- DATA LINES
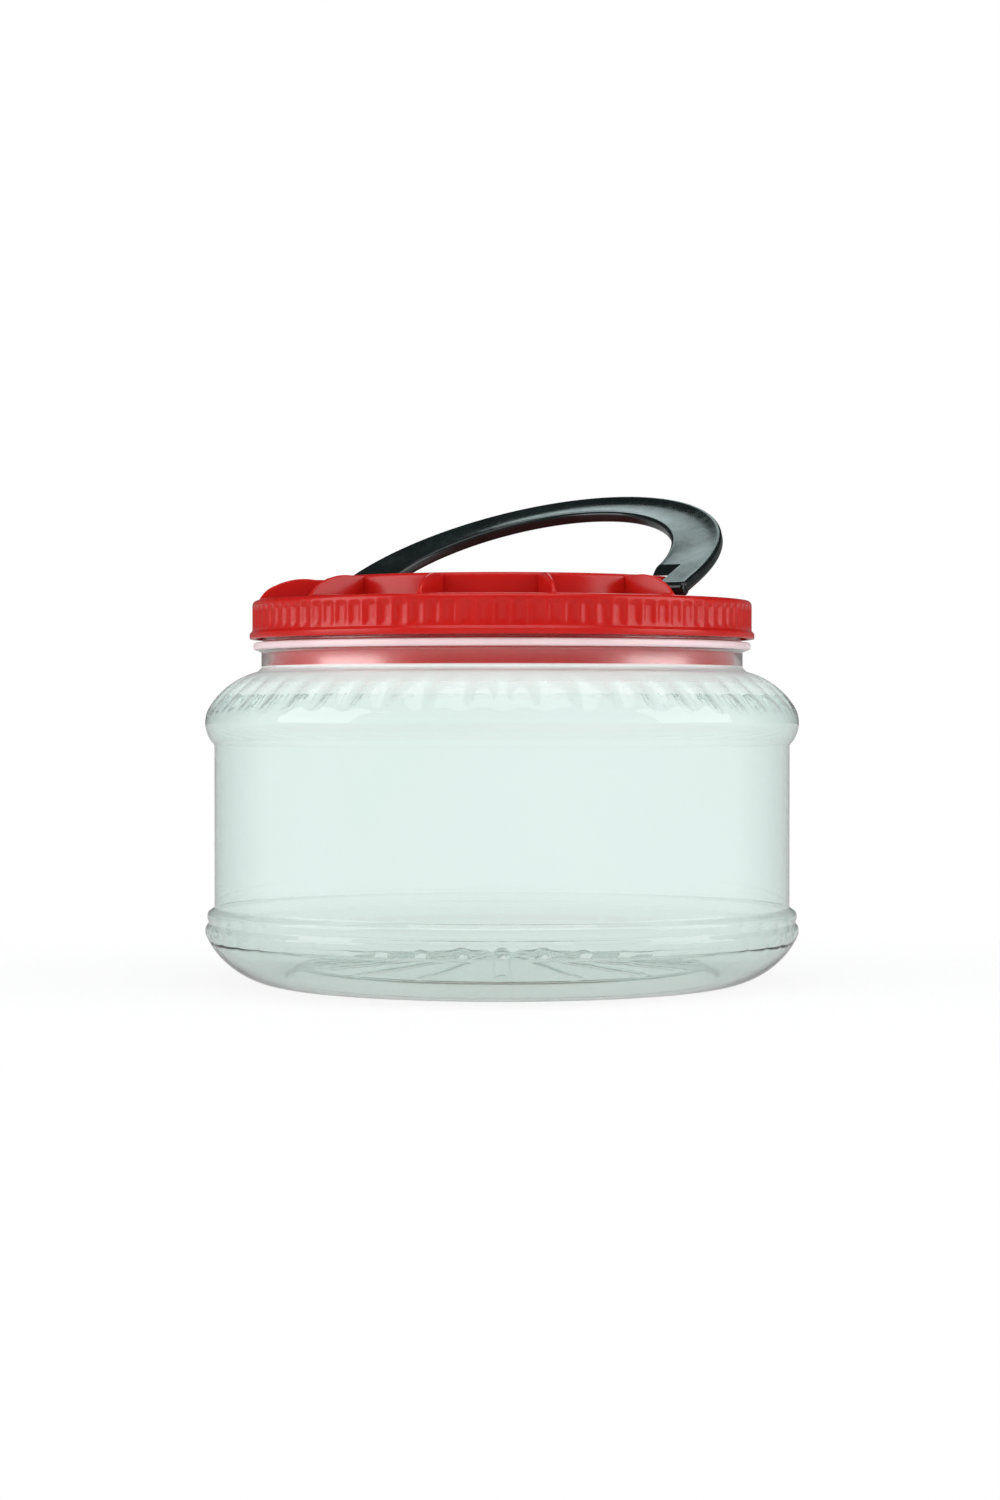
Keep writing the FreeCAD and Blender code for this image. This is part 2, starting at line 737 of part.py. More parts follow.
def main():
    doc = FreeCAD.newDocument("jar_with_handle")
    at = Sizes(doc)
    bodies = [make_jar(doc, at), make_seal(doc, at), make_lid(doc, at), make_handle(doc, at)]
    doc.recompute()
    check(doc, bodies)
    os.makedirs("parts", exist_ok=True)
    for body in bodies:
        body.Shape.exportStep("parts/%s.step" % body.Label)
        box = body.Shape.BoundBox
        print(body.Label, "volume", round(body.Shape.Volume), "top", round(box.ZMax, 2))


main()
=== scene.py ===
import math
import bmesh
import bpy
import numpy as np
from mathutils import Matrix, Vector


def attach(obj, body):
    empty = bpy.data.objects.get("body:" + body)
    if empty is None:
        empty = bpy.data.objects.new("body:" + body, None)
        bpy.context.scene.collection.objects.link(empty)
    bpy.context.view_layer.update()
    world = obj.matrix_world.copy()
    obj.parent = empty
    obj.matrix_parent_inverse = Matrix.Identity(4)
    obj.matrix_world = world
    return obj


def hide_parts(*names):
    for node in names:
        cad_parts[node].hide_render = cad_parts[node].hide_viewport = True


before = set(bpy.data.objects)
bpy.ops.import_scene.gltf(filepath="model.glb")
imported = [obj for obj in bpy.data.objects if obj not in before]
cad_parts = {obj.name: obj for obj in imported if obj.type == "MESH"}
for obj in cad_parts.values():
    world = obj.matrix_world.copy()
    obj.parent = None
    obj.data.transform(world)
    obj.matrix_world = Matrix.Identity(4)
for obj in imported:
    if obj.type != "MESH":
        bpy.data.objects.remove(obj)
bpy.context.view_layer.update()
MM = 0.001
TAU = 2 * math.pi

# All sizes are in millimetres, as in the solids. An outline's points are (r, z) or (r, z, corner radius).
AXIS_R = 0.02                   # how near to its axis a small turned piece is closed
CENTRE_R = 0.25                 # how near to the axis the outlines of jar and lid go
CORNER = 0.8                    # reach of the small slopes and steps between two forms
FINE_STEP = 0.8                 # longest step of an outline where it carries fine detail
ARC_STEPS = 20

# Jar: neck
RIM_Z = 110.4
RIM_IN = 69.6
NECK_R = 70.9
RING_R = 73.8
RING_TOP = 101.0
RING_FOOT = 99.0
NECK_FOOT_R = 71.4
NECK_FOOT_Z = 93.6
NECK_WALL = 1.6
NECK_WALL_Z = 93.2              # the neck's thick wall starts here
BORE_R = 69.3
BORE_Z = 98.0                   # straight bore above this height
BORE_FOOT_R = 69.6
BORE_FOOT_Z = 93.0              # slight taper between this height and BORE_Z
BORE_STEP = 0.9                 # rings of the straight bore are at least this far apart
INNER_LEAST_R = 0.2             # the inner skin drops rings nearer to the axis

# Jar: body
WALL = 0.35
BASE_WALL = 0.6
BASE_TOP = 14.0                 # the wall thickens to BASE_WALL from here down
SHOULDER_TOP = (72.6, 92.4)
SHOULDER_FOOT = (86.2, 82.9)
SHOULDER_ARC = 23.0
BEAD_FOOT_Z = 70.8
BEAD_ARC = 9.3
BEAD_STEPS = 14
PANEL_R = 85.3
PANEL_FOOT_Z = 22.8
LOW_BEADS = [(87.4, 21.3, 1.4), (87.4, 19.7, 1.4), (87.0, 18.4, 0.7), (88.0, 16.9, 1.6), (88.0, 14.9, 1.6)]
HEEL_TOP = (87.2, 13.2)
HEEL_ARC = 26.0
STAND_R = 67.0
STAND_IN = 64.6
PUSH_UP_FOOT = (60.6, 4.0, 3.4)
PUSH_UP_Z = 8.6
JAR_STEP = 2.6
FLUTES = 48
FLUTE_COLUMNS = 10
FLUTE_R = 6.0
FLUTE_DEEP = 1.2
FLUTE_MIDDLE = (83.1, 86.6)
FLUTE_SLOPE = 46.0
FLUTE_FOOT_Z = 76.0
FLUTE_TOP_Z = 91.6
FLUTE_FADES = (5.0, 4.4)        # at the foot and at the top
FLUTE_BLEND = (0.35, 0.05)
DIMPLE_Z = 14.6
DIMPLE_DEEP = 0.42
DIMPLE_SIZE = (2.2, 2.0)        # along and across the low bead
DIMPLE_SHARP = 1.1
DIMPLE_LEAST_R = 80.0           # the base at the same height has no dimples
RIBS = 16
RIB_R = 3.0
RIB_AXIS = 2.0                  # depth of a rib's round below the base
RIB_SHARE = 0.75
RIB_INNER = 14.0
RIB_OUTER = 56.0
RIB_FADE = 3.0
RIB_BLEND = (0.25, 0.03)
RIB_MOST_Z = 12.0               # the shoulder at the same radius has no ribs

# Thread
LEAD = 6.0
THREAD_TURNS = 1.1
THREAD_WIDTH = 1.7
THREAD_START = 0.9              # radians
THREAD_STEPS = 144              # for each turn
THREAD_TAPER = 9                # each end tapers over a ninth of a turn
THREAD_NARROW = 0.4             # share of its width that the ridge has at its ends
JAR_THREAD_Z = 103.2
JAR_THREAD_PROUD = 1.15
LID_THREAD_Z = 103.4
LID_THREAD_PROUD = 1.1
THREAD_SECTION = [
    (-0.25, -0.5), (0.15, -0.42), (0.75, -0.2), (1.0, -0.1), (1.0, 0.1), (0.75, 0.2), (0.15, 0.42), (-0.25, 0.5),
]                               # (out, up), as shares of the ridge's height and width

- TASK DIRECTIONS
Using the data above, return each line exactly as written.

- COMPLETED TASK
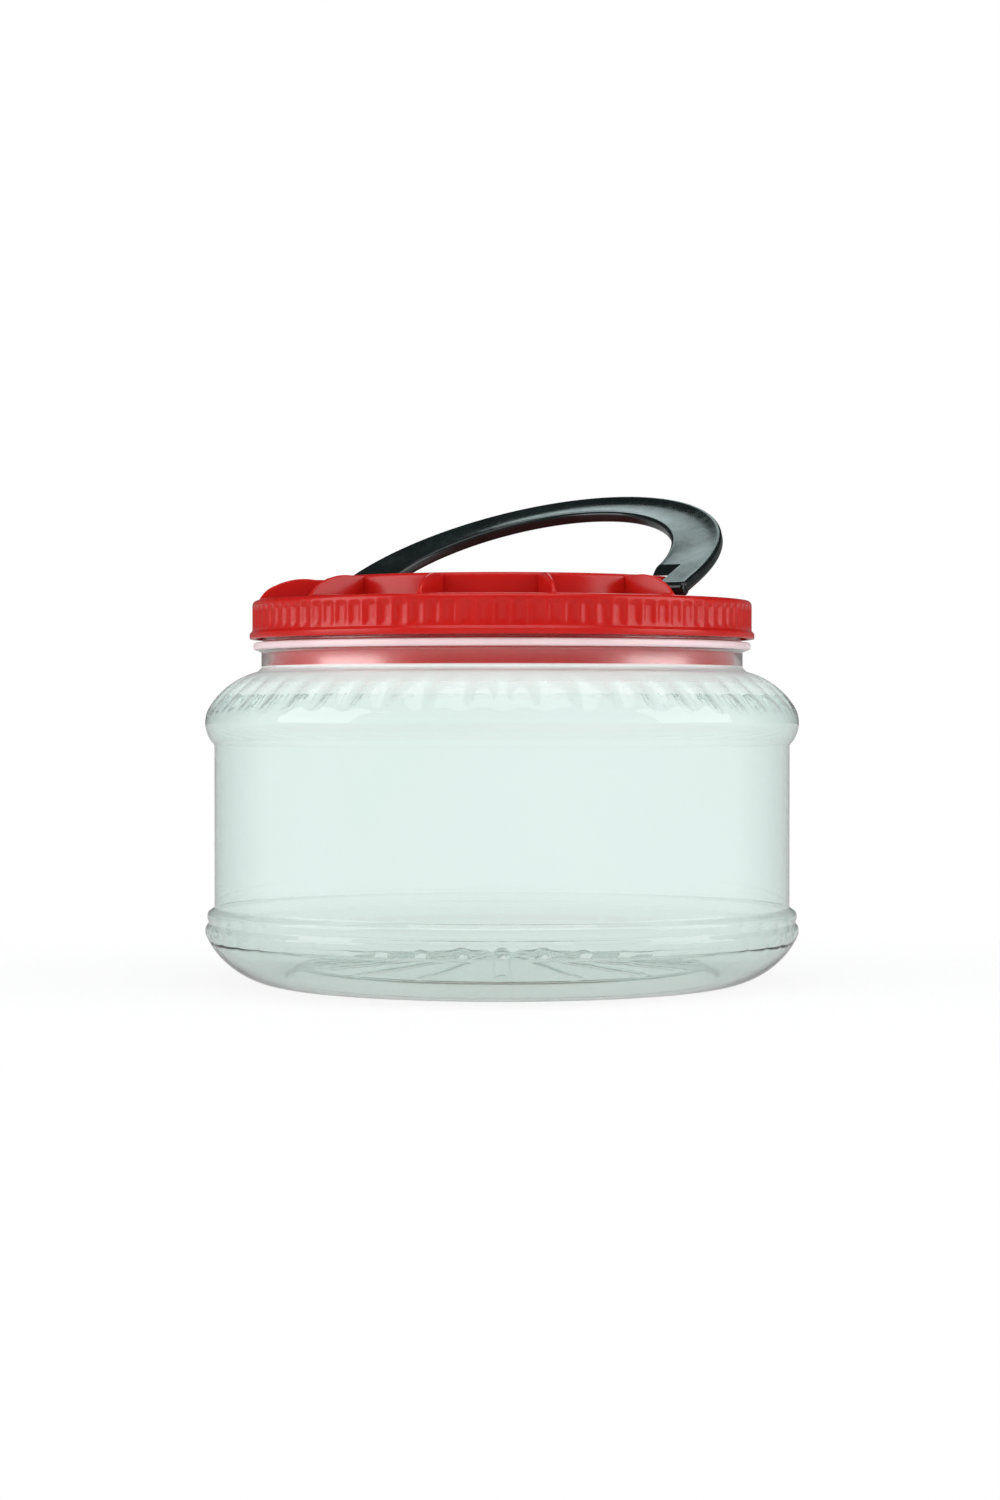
Keep writing the FreeCAD and Blender code for this image. This is part 2, starting at line 737 of part.py. More parts follow.
def main():
    doc = FreeCAD.newDocument("jar_with_handle")
    at = Sizes(doc)
    bodies = [make_jar(doc, at), make_seal(doc, at), make_lid(doc, at), make_handle(doc, at)]
    doc.recompute()
    check(doc, bodies)
    os.makedirs("parts", exist_ok=True)
    for body in bodies:
        body.Shape.exportStep("parts/%s.step" % body.Label)
        box = body.Shape.BoundBox
        print(body.Label, "volume", round(body.Shape.Volume), "top", round(box.ZMax, 2))


main()
=== scene.py ===
import math
import bmesh
import bpy
import numpy as np
from mathutils import Matrix, Vector


def attach(obj, body):
    empty = bpy.data.objects.get("body:" + body)
    if empty is None:
        empty = bpy.data.objects.new("body:" + body, None)
        bpy.context.scene.collection.objects.link(empty)
    bpy.context.view_layer.update()
    world = obj.matrix_world.copy()
    obj.parent = empty
    obj.matrix_parent_inverse = Matrix.Identity(4)
    obj.matrix_world = world
    return obj


def hide_parts(*names):
    for node in names:
        cad_parts[node].hide_render = cad_parts[node].hide_viewport = True


before = set(bpy.data.objects)
bpy.ops.import_scene.gltf(filepath="model.glb")
imported = [obj for obj in bpy.data.objects if obj not in before]
cad_parts = {obj.name: obj for obj in imported if obj.type == "MESH"}
for obj in cad_parts.values():
    world = obj.matrix_world.copy()
    obj.parent = None
    obj.data.transform(world)
    obj.matrix_world = Matrix.Identity(4)
for obj in imported:
    if obj.type != "MESH":
        bpy.data.objects.remove(obj)
bpy.context.view_layer.update()
MM = 0.001
TAU = 2 * math.pi

# All sizes are in millimetres, as in the solids. An outline's points are (r, z) or (r, z, corner radius).
AXIS_R = 0.02                   # how near to its axis a small turned piece is closed
CENTRE_R = 0.25                 # how near to the axis the outlines of jar and lid go
CORNER = 0.8                    # reach of the small slopes and steps between two forms
FINE_STEP = 0.8                 # longest step of an outline where it carries fine detail
ARC_STEPS = 20

# Jar: neck
RIM_Z = 110.4
RIM_IN = 69.6
NECK_R = 70.9
RING_R = 73.8
RING_TOP = 101.0
RING_FOOT = 99.0
NECK_FOOT_R = 71.4
NECK_FOOT_Z = 93.6
NECK_WALL = 1.6
NECK_WALL_Z = 93.2              # the neck's thick wall starts here
BORE_R = 69.3
BORE_Z = 98.0                   # straight bore above this height
BORE_FOOT_R = 69.6
BORE_FOOT_Z = 93.0              # slight taper between this height and BORE_Z
BORE_STEP = 0.9                 # rings of the straight bore are at least this far apart
INNER_LEAST_R = 0.2             # the inner skin drops rings nearer to the axis

# Jar: body
WALL = 0.35
BASE_WALL = 0.6
BASE_TOP = 14.0                 # the wall thickens to BASE_WALL from here down
SHOULDER_TOP = (72.6, 92.4)
SHOULDER_FOOT = (86.2, 82.9)
SHOULDER_ARC = 23.0
BEAD_FOOT_Z = 70.8
BEAD_ARC = 9.3
BEAD_STEPS = 14
PANEL_R = 85.3
PANEL_FOOT_Z = 22.8
LOW_BEADS = [(87.4, 21.3, 1.4), (87.4, 19.7, 1.4), (87.0, 18.4, 0.7), (88.0, 16.9, 1.6), (88.0, 14.9, 1.6)]
HEEL_TOP = (87.2, 13.2)
HEEL_ARC = 26.0
STAND_R = 67.0
STAND_IN = 64.6
PUSH_UP_FOOT = (60.6, 4.0, 3.4)
PUSH_UP_Z = 8.6
JAR_STEP = 2.6
FLUTES = 48
FLUTE_COLUMNS = 10
FLUTE_R = 6.0
FLUTE_DEEP = 1.2
FLUTE_MIDDLE = (83.1, 86.6)
FLUTE_SLOPE = 46.0
FLUTE_FOOT_Z = 76.0
FLUTE_TOP_Z = 91.6
FLUTE_FADES = (5.0, 4.4)        # at the foot and at the top
FLUTE_BLEND = (0.35, 0.05)
DIMPLE_Z = 14.6
DIMPLE_DEEP = 0.42
DIMPLE_SIZE = (2.2, 2.0)        # along and across the low bead
DIMPLE_SHARP = 1.1
DIMPLE_LEAST_R = 80.0           # the base at the same height has no dimples
RIBS = 16
RIB_R = 3.0
RIB_AXIS = 2.0                  # depth of a rib's round below the base
RIB_SHARE = 0.75
RIB_INNER = 14.0
RIB_OUTER = 56.0
RIB_FADE = 3.0
RIB_BLEND = (0.25, 0.03)
RIB_MOST_Z = 12.0               # the shoulder at the same radius has no ribs

# Thread
LEAD = 6.0
THREAD_TURNS = 1.1
THREAD_WIDTH = 1.7
THREAD_START = 0.9              # radians
THREAD_STEPS = 144              # for each turn
THREAD_TAPER = 9                # each end tapers over a ninth of a turn
THREAD_NARROW = 0.4             # share of its width that the ridge has at its ends
JAR_THREAD_Z = 103.2
JAR_THREAD_PROUD = 1.15
LID_THREAD_Z = 103.4
LID_THREAD_PROUD = 1.1
THREAD_SECTION = [
    (-0.25, -0.5), (0.15, -0.42), (0.75, -0.2), (1.0, -0.1), (1.0, 0.1), (0.75, 0.2), (0.15, 0.42), (-0.25, 0.5),
]                               # (out, up), as shares of the ridge's height and width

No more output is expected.